After a dramatic conclusion to the first part of the book (“One of Four”, it says here: geddit?), we get that entirely engaging and in-depth portrait of her birth and growth as a painter. She leaves her Scots upbringing and moves to London, where she has an informal apprenticeship with artist Jim Culvert, has early success, tussles (and more) with a critic, becomes sufficiently important through one series of work to be hung in the Tate, and then – stops. It is the ecliptic of the title that stops Elspeth, when she agrees to a commission to paint a mural for a new observatory, and cannot determine how best to depict the mysterious – well, what is it exactly?

ecliptic, n. a great circle on the celestial sphere representing the sun’s apparent path among the stars during the year.

All this is tremendous stuff, engaging, persuasive and full of life. And at its end it brings us back to when Elspeth – Knell – joined Portmantle, and so we skip back to the ‘now’ of the story. Here the book adopts a third form, after the Secret History-esque buddy drama of part one, and the life-in-full of part two. It turns into a mystery, which I can’t say much about to avoid spoiling it. It might be enough to say that it reminded me obscurely of Theodore Roszak’s underrated novel Flicker, which was a sort of mad conspiracy theory thriller about cinema. In The Ecliptic there is just as much eyebrow-raising implausibility, but the pages turn so smoothly – I rattled through its 465 pages in a couple of (bank holi)days – that quibbles flee. Indeed, its craziness is much of its appeal.

If there’s a weakness, it’s in the revelation that comes near the end, which makes things too rational (but at the same time, paradoxically, explains both the neatness and the implausibilities earlier). In particular it seems a stretch to compare The Ecliptic, as my proof copy does, with the work of Kazuo Ishiguro, for its “delight in playing with our perceptions”. It certainly has a wide range and an impressive capacity for turning things upside down, but there isn’t really that sense of existential rudderlessness that Ishiguro excels in. Then again, to say that a book fails to live up to one of the greatest writers of fiction in English is hardly a knock. Another comparison the blurb makes, to David Mitchell, is closer to the mark.

All in all The Ecliptic is a satisfying, irresistible novel with that combination of storytelling punch and literary sensibility which can, with luck, be the sign of a big commercial and critical success. I was going to say that it marks Wood out as a writer to watch, but that usually seems to me to be code for “this book isn’t all that good, but the next one might be.” Better instead to say that he’s a writer to read.

17 comments

    1. Thanks! I haven’t read The Bellwether Revivals, but I spoke to someone who had and also thought The Ecliptic was a significant advance on it.

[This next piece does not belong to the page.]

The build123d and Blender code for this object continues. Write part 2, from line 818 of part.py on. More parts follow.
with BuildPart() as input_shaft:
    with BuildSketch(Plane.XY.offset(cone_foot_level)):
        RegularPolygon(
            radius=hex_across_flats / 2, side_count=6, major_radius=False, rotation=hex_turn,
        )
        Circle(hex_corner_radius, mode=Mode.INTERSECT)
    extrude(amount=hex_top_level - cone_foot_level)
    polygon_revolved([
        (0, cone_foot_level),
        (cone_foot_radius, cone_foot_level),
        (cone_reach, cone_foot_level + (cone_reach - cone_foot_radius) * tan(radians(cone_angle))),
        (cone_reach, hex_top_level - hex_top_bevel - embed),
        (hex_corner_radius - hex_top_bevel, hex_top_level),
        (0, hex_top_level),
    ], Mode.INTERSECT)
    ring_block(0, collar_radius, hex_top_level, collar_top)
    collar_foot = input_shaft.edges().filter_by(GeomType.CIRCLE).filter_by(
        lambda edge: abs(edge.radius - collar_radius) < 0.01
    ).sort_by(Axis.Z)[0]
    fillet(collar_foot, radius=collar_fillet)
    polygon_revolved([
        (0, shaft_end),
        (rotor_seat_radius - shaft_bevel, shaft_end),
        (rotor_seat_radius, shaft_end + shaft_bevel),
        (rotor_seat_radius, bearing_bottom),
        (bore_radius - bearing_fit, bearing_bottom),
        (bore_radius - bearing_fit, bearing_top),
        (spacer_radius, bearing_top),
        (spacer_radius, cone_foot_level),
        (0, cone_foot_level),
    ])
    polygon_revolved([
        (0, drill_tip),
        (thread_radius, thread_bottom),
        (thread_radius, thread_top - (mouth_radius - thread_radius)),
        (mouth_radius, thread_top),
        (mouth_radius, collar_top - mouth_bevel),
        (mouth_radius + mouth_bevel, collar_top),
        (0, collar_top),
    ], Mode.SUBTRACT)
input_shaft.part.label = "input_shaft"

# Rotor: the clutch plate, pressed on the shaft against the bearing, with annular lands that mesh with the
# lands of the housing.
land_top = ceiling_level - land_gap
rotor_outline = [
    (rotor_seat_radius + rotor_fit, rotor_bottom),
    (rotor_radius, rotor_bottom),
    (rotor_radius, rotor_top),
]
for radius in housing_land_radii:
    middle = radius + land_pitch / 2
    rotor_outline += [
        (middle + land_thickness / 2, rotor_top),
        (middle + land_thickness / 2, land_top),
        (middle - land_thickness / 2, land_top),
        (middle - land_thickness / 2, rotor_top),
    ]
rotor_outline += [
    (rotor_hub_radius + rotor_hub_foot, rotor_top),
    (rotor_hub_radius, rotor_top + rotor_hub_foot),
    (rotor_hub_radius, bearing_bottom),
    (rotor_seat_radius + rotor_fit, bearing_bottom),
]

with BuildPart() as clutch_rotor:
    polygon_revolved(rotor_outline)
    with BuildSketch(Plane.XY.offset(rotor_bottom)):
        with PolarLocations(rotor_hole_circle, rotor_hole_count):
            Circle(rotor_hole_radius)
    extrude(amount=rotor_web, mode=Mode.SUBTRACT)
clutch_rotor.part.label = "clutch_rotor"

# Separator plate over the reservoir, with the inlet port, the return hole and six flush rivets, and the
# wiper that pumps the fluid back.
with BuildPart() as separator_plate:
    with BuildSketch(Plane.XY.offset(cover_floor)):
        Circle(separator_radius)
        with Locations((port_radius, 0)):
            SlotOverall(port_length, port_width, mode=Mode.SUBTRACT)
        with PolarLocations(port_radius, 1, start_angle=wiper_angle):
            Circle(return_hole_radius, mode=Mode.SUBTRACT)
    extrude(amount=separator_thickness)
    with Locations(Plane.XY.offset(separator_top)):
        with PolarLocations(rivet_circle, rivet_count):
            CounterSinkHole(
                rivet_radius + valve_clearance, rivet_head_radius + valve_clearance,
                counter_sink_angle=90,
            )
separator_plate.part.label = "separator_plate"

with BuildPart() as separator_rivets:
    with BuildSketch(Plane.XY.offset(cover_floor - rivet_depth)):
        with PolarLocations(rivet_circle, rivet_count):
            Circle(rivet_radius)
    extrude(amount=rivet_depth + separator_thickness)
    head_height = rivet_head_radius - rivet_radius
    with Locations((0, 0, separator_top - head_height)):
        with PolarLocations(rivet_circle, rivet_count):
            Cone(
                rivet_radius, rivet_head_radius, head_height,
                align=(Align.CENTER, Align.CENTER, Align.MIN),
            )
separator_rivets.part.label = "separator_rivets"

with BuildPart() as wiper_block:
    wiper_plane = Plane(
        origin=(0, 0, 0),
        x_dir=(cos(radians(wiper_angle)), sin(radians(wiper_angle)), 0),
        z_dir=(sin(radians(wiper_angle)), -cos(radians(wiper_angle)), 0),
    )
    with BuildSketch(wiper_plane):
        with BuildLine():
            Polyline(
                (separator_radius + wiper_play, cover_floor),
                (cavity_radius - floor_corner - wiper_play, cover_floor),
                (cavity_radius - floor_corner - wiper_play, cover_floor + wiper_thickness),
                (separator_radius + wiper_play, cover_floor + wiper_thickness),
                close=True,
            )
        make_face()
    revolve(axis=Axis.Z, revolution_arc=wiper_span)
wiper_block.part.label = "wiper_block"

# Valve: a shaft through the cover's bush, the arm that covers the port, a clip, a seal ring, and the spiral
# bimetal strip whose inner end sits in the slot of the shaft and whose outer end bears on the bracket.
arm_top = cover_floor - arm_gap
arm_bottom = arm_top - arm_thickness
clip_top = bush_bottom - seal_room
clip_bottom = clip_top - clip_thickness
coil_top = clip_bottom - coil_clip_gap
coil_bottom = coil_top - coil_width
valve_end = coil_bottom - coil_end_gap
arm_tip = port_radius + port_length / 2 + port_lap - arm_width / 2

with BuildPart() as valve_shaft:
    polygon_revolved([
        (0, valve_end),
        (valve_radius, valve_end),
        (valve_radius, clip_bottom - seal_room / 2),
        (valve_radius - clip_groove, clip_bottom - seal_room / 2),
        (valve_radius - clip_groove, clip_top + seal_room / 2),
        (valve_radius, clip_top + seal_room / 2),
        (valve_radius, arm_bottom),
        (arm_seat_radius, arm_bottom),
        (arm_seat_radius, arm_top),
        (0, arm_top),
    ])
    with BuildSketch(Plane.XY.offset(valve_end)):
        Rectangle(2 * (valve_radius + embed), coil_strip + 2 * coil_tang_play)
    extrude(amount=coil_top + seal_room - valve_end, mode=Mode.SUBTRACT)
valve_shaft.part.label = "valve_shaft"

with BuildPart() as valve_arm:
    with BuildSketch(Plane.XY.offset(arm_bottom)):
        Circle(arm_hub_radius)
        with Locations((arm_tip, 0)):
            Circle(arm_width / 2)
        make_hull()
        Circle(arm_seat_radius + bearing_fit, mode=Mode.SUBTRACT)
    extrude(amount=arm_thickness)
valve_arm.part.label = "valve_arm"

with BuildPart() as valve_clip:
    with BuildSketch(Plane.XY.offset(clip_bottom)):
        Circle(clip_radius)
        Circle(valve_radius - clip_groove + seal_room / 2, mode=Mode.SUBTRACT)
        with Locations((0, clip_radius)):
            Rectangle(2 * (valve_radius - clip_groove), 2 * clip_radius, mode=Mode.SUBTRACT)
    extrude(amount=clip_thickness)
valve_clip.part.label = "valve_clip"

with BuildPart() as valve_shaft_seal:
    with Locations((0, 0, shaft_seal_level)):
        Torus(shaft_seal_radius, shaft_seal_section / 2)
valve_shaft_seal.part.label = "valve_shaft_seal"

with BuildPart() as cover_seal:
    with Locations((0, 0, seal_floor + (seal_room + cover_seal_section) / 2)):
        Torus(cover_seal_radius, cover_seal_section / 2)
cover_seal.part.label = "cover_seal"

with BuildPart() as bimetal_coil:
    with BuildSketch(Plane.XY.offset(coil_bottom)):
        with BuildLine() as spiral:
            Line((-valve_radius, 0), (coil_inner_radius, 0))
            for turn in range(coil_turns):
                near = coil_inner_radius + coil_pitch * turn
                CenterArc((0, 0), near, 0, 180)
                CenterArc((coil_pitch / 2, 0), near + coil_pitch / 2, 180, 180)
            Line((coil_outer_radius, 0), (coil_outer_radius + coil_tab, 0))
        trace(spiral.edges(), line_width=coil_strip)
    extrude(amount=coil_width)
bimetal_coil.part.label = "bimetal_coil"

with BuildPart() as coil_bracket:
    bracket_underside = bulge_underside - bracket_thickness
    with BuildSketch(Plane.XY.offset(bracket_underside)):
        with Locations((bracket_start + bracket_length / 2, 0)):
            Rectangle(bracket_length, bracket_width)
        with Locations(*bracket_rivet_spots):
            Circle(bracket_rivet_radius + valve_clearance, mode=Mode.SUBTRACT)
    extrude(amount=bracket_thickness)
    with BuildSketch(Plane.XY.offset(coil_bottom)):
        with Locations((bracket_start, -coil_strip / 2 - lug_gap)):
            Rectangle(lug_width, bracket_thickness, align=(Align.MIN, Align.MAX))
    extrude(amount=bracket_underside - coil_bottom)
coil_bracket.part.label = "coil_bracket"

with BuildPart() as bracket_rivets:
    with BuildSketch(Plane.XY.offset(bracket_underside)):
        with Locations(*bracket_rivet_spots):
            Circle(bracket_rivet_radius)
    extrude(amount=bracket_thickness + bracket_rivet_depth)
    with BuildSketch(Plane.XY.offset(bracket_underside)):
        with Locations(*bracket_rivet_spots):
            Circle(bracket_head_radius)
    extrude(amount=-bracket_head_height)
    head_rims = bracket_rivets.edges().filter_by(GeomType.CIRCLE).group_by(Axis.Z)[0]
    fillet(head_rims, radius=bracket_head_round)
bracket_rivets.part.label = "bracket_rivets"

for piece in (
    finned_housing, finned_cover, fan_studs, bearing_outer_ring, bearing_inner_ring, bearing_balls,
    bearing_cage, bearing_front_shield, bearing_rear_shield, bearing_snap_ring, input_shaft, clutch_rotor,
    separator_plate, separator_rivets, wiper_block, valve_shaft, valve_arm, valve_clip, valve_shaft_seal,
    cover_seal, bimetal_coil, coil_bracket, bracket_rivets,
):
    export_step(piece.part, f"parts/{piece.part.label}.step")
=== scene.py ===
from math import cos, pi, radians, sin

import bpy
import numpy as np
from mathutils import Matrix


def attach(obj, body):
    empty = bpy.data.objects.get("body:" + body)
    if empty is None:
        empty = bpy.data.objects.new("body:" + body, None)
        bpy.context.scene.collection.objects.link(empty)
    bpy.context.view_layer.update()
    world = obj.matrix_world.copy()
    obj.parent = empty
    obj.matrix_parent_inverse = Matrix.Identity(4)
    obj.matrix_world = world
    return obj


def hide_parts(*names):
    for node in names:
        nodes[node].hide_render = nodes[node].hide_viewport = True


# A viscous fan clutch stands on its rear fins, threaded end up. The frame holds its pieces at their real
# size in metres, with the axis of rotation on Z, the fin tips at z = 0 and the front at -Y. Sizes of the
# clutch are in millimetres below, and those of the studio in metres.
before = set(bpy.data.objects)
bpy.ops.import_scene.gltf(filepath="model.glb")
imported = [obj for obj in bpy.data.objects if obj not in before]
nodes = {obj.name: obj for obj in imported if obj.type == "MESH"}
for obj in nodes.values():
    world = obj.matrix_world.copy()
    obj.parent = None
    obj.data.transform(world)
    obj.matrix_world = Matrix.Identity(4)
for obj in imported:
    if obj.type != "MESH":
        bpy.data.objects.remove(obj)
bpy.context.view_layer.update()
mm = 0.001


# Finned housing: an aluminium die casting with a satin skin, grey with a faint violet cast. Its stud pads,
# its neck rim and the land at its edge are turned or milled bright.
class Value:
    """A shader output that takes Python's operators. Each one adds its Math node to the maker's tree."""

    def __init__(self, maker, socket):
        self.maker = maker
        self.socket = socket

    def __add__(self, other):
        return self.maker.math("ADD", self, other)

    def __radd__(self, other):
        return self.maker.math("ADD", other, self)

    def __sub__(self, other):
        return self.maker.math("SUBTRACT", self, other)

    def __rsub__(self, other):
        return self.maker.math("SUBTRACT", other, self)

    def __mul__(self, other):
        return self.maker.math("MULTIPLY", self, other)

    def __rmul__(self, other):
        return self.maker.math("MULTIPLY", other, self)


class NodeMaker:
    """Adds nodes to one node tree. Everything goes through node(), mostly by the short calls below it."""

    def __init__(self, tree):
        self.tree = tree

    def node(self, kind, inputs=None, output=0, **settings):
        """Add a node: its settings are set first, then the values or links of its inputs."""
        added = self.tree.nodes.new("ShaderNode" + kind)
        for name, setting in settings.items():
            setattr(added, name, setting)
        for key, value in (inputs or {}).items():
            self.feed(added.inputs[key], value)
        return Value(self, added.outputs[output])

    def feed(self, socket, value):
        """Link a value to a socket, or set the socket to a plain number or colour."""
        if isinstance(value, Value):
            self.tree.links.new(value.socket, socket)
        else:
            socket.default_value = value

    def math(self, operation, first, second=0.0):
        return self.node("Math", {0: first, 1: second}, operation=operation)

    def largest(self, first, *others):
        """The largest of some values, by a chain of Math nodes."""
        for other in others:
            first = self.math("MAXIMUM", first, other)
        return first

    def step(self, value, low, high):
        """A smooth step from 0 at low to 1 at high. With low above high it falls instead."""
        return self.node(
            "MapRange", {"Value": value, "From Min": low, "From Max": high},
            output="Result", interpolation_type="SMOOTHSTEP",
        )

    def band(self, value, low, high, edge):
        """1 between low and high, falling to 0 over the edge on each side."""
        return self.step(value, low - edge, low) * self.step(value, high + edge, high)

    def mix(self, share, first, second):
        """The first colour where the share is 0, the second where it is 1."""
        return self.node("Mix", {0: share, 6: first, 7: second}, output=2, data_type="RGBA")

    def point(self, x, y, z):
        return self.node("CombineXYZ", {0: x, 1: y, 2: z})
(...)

  1. Heybeliada is a real place in the inland Sea of Marmara, not “off the Turkish coast”. It is home to a large Turkish naval academy and is the least cosmopolitan of a group of islands known as the “Prince’s Islands”. The idea of there being an artists’ colony there is unlikely, and of there being one with not a single Turk present is absurd – especially in the mid-1970s when the Turkish military was particularly sensitive to any unsettling foreign influences. “Portmantle” is, incidentally, totally unpronouncable in Turkish.

    1. Thanks Tim. “Off the Turkish coast” is my formulation (thanks for the correction) so that’s not Wood’s fault. In an interview here he talks about how he decided to set part of the book on Heybeliada: almost at random really, and in my view it could have been set anywhere. I don’t think the matter calls for plausibility – in fact, as I hint above, the book is not necessarily a reliable telling of the narrator’s story.

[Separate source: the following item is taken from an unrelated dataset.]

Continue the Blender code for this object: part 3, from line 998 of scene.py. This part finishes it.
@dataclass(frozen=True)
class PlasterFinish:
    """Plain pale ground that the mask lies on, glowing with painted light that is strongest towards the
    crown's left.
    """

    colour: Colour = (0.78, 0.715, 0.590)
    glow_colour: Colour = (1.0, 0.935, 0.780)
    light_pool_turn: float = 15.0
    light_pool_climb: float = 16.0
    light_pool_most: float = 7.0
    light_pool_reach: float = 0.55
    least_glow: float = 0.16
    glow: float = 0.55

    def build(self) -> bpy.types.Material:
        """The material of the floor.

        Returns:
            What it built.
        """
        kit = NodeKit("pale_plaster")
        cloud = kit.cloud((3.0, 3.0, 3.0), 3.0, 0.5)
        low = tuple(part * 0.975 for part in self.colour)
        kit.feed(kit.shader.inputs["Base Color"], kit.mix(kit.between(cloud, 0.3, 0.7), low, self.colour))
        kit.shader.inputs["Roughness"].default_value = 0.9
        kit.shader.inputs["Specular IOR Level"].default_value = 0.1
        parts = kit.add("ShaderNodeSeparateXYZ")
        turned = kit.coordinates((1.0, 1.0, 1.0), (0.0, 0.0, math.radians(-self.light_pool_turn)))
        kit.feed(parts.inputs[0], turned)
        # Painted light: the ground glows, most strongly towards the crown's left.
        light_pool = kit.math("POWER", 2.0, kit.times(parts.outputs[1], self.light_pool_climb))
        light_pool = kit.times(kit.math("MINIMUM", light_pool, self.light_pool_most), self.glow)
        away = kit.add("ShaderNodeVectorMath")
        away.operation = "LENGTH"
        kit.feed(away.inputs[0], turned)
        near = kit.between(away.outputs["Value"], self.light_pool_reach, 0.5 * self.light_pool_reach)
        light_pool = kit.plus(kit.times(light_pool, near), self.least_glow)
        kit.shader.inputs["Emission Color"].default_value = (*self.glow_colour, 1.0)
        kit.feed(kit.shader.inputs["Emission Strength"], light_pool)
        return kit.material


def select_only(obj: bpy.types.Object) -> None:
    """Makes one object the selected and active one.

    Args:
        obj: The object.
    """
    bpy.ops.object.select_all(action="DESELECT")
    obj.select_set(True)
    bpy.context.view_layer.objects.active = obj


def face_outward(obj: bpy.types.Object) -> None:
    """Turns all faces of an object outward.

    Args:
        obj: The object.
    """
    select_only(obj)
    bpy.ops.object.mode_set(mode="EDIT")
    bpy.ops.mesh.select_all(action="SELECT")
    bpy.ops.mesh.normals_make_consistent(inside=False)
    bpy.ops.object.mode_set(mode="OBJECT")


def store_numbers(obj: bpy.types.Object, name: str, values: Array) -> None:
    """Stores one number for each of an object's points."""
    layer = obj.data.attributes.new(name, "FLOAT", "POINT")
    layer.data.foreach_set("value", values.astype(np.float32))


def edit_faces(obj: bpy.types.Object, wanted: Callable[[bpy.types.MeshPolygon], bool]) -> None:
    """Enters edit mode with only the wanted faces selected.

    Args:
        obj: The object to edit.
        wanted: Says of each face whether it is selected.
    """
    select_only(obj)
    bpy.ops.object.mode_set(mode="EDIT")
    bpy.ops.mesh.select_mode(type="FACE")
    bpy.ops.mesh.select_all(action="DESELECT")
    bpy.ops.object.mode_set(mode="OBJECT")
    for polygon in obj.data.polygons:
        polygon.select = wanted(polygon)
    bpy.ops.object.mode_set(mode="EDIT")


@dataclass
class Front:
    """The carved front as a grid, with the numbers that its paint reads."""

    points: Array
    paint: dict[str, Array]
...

  2. A Painter of our Time, John Berger…

    This sounds a sort of highish-brow thriller, is that totally unfair? I’m getting a literary but accessible vibe, which I admit isn’t my favourite territory (I’m a snob, I prefer literary and inaccessible). Neatness troubles me as a word when used in a review.

    David Mitchell also fills the sort of territory I’m describing, so perhaps that is where we are. Interesting, but I suspect a bit in-between for me, neither pure entertainment nor genuinely challenging.

    1. I’d put it higher than a highish-brow thriller, Max, or perhaps to one side, as it’s a little odder than that – hence my comparison with Roszak’s Flicker.

  3. Hi, John, I really enjoy reading your blog!

    I nominated you for a little questionnaire about reading. I know stuff like this can be corny, but I think your readers would be interested in hearing your answers. You can see it here:

    A Questionnaire

    1. Thanks for thinking of me, Jack. I only post reviews (or occasionally interviews) on my blog, so I’ll offer some answers here:

      Do you have a certain place at home for reading?
      No, any chair or bed will do.

      Bookmark or random piece of paper?
      Usually a postcard or similar. Publishers are quite fond of promotional postcards for books so I have a lot of these lying around…

      Can you just stop reading or do you have to stop after a chapter/a certain number of pages?
      Just stop – most of my reading is in such short bursts (kids, work, social media distraction) that I can’t afford to have a minimum session!

      Do you eat or drink while reading? Multitasking: Music or TV while reading?
      No, it means I can’t concentrate. So if the TV is on I need to go to another room to read.

      One book at a time or several at once?
      Only ever one. I can’t conceive of reading more than one at a time. My completist impulse, I think.

      Reading at home or everywhere?
      Anywhere, though there are few opportunities at work and I don’t often get out of the house on my own otherwise!

      Reading out loud or silently in your head?
      Only ever in my head!

      Do you read ahead or even skip pages?
      Absolutely not – the very idea! Though I do abandon with impunity – I abandon more books than I finish – which is skipping ahead of a sort, I suppose.

      Breaking the spine or keeping it like new?
      Like new. Most of my shelves contain only unread books (I don’t have room to shelve my read books, which are in the loft) but even those I’ve read look unread.

      Do you write in your books?
      Only a pencil line in the margin of a notable passage – in preparation for reviewing.